### DATASET EXCERPT
<<<<
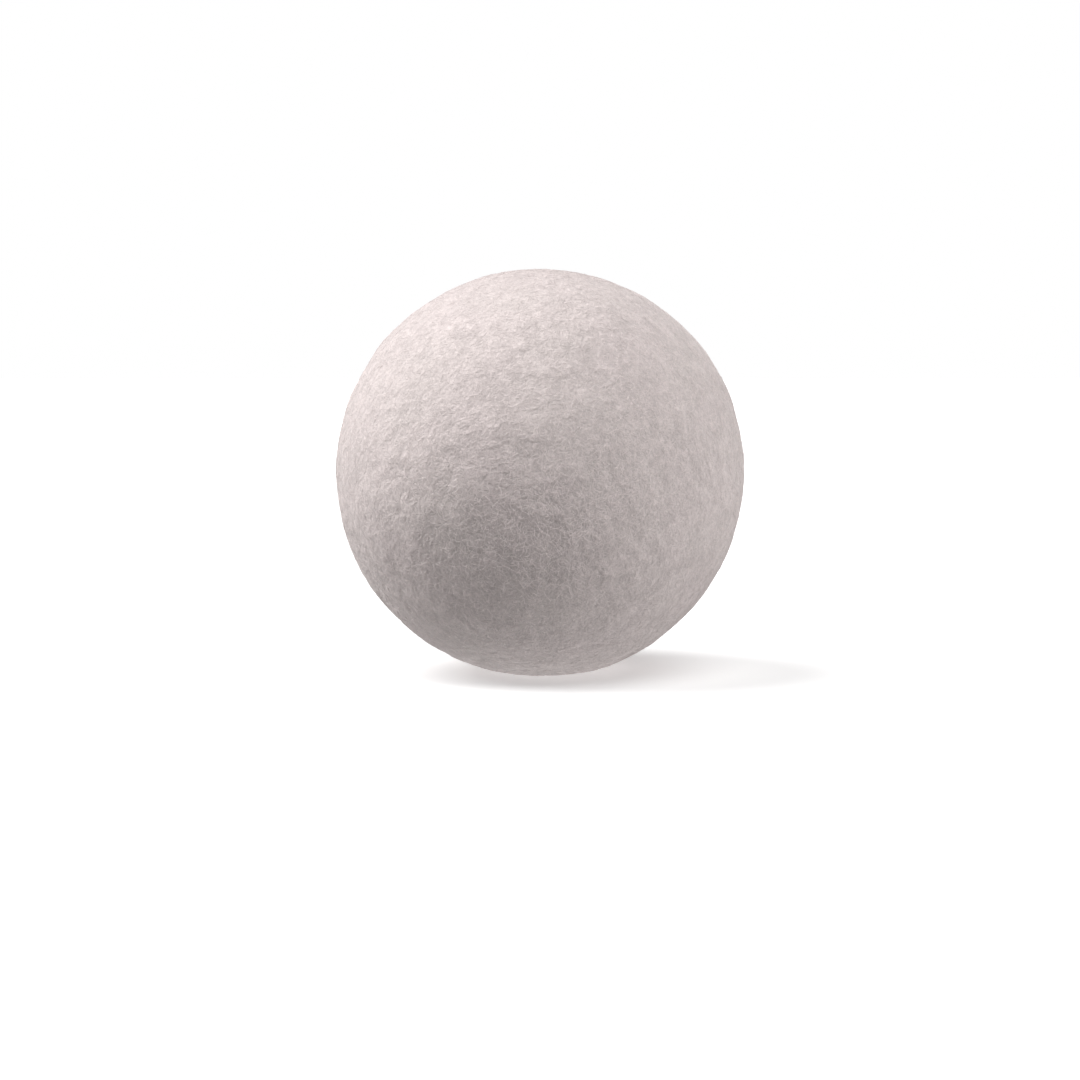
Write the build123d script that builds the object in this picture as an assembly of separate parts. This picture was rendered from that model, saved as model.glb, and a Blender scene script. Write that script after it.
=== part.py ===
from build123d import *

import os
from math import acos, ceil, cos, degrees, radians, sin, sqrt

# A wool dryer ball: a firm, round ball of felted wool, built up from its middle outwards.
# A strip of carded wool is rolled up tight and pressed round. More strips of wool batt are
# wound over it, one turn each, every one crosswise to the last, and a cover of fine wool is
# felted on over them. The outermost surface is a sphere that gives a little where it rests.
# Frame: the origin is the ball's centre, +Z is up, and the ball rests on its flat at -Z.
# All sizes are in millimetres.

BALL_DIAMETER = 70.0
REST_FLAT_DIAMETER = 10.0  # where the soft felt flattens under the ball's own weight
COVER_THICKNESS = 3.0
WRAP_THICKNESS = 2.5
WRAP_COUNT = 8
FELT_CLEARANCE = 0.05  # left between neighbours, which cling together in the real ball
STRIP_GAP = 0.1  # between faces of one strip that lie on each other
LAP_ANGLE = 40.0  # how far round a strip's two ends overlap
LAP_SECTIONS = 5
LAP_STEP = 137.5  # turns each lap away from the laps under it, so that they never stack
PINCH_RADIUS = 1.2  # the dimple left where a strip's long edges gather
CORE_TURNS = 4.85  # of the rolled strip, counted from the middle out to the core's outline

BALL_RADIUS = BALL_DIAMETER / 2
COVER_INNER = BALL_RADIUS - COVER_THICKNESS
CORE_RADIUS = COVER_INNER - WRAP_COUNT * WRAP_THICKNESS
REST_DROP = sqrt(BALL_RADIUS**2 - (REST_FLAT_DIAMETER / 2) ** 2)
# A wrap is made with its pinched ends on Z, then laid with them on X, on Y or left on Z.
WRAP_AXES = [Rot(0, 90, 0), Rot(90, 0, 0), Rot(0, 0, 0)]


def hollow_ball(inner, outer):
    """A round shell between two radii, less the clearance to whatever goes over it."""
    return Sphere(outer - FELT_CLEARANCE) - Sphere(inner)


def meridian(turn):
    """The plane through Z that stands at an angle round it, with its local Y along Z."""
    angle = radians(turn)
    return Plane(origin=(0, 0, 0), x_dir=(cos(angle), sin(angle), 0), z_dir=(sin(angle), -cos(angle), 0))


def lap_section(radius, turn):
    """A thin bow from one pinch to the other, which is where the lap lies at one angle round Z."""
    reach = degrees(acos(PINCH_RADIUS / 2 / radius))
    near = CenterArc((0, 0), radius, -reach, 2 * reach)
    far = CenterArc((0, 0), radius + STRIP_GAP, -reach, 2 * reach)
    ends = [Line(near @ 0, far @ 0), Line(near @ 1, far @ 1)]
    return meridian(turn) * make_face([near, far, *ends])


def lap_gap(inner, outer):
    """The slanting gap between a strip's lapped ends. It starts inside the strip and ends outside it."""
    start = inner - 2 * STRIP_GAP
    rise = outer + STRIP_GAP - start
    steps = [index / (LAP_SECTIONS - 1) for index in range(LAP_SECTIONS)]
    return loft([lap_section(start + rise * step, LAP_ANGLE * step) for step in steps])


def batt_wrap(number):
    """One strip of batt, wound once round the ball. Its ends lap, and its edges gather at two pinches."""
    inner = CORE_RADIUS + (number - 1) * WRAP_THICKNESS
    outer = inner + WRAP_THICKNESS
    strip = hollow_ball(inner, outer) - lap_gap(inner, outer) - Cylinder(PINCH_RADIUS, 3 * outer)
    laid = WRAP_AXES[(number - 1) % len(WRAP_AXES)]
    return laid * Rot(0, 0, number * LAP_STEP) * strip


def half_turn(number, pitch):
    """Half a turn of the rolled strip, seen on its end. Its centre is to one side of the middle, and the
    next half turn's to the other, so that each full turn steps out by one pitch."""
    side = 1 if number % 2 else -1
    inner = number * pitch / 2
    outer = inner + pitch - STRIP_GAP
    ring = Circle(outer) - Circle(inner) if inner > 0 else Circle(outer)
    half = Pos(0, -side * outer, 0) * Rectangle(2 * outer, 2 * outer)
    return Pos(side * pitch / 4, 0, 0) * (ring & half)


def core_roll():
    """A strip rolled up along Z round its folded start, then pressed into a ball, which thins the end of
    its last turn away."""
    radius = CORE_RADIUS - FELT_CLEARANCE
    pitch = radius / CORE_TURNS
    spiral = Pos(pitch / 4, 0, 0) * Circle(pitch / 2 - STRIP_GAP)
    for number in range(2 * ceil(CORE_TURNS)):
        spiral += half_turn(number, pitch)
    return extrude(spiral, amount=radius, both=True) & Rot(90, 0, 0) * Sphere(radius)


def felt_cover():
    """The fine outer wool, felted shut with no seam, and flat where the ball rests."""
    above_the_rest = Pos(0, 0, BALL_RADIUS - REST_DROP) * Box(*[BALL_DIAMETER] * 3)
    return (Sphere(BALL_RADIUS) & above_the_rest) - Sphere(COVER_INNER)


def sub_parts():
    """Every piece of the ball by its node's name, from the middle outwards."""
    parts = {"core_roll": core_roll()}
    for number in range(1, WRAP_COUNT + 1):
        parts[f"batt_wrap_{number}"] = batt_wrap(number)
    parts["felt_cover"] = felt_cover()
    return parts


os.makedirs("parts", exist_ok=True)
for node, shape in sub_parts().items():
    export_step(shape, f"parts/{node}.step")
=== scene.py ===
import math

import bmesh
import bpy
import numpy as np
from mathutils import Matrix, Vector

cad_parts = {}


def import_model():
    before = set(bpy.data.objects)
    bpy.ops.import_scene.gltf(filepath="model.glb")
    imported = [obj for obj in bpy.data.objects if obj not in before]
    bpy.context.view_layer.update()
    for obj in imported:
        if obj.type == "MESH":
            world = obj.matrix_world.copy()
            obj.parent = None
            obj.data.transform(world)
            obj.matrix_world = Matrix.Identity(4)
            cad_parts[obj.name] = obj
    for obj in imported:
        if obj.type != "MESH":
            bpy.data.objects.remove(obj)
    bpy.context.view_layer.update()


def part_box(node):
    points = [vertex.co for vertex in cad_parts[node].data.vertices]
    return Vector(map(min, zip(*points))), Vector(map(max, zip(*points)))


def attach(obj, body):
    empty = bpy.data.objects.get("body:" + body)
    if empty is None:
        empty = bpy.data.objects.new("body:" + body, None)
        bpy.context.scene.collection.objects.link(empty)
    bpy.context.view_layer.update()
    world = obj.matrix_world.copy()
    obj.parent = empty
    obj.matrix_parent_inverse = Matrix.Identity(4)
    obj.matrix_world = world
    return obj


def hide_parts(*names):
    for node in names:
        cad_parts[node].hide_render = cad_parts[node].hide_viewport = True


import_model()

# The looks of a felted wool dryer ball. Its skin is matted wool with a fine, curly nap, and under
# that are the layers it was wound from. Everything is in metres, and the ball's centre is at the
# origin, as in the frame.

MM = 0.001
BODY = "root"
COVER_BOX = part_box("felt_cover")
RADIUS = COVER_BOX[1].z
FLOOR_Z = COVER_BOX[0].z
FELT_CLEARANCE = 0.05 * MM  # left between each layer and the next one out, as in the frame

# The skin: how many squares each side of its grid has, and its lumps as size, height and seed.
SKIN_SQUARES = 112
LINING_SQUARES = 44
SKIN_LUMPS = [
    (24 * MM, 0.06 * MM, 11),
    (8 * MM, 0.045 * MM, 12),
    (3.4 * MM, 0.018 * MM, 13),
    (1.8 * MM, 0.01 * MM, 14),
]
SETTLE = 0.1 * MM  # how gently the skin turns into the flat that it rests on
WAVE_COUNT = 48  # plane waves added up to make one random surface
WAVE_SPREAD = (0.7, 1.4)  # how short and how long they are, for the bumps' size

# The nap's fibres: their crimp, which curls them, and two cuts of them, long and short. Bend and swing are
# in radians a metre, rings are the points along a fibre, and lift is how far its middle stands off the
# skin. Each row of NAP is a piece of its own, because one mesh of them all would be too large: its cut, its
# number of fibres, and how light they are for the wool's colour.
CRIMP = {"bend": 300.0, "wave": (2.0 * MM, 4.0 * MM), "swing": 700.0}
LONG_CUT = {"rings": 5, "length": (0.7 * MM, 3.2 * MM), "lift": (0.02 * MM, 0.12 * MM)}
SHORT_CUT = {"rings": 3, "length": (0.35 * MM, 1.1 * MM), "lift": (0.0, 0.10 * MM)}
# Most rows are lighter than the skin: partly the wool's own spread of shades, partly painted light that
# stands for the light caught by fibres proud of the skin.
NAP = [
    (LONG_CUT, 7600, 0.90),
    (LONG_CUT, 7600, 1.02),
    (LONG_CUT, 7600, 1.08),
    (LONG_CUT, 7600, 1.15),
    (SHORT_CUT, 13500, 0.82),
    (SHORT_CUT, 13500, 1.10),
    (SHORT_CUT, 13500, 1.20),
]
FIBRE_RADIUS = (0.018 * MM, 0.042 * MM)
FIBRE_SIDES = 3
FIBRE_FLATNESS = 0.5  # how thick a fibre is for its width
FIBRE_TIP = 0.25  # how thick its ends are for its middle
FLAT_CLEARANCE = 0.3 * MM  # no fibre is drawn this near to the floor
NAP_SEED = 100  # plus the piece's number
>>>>
Your task is to reproduce exactly the lines beginning at the line containing "above_the_rest = Pos(0, 0, BALL_RADIUS" and ending at the line containing "obj.data.transform(world)", inclusive.

### WRITTEN SOLUTION
    above_the_rest = Pos(0, 0, BALL_RADIUS - REST_DROP) * Box(*[BALL_DIAMETER] * 3)
    return (Sphere(BALL_RADIUS) & above_the_rest) - Sphere(COVER_INNER)


def sub_parts():
    """Every piece of the ball by its node's name, from the middle outwards."""
    parts = {"core_roll": core_roll()}
    for number in range(1, WRAP_COUNT + 1):
        parts[f"batt_wrap_{number}"] = batt_wrap(number)
    parts["felt_cover"] = felt_cover()
    return parts


os.makedirs("parts", exist_ok=True)
for node, shape in sub_parts().items():
    export_step(shape, f"parts/{node}.step")
=== scene.py ===
import math

import bmesh
import bpy
import numpy as np
from mathutils import Matrix, Vector

cad_parts = {}


def import_model():
    before = set(bpy.data.objects)
    bpy.ops.import_scene.gltf(filepath="model.glb")
    imported = [obj for obj in bpy.data.objects if obj not in before]
    bpy.context.view_layer.update()
    for obj in imported:
        if obj.type == "MESH":
            world = obj.matrix_world.copy()
            obj.parent = None
            obj.data.transform(world)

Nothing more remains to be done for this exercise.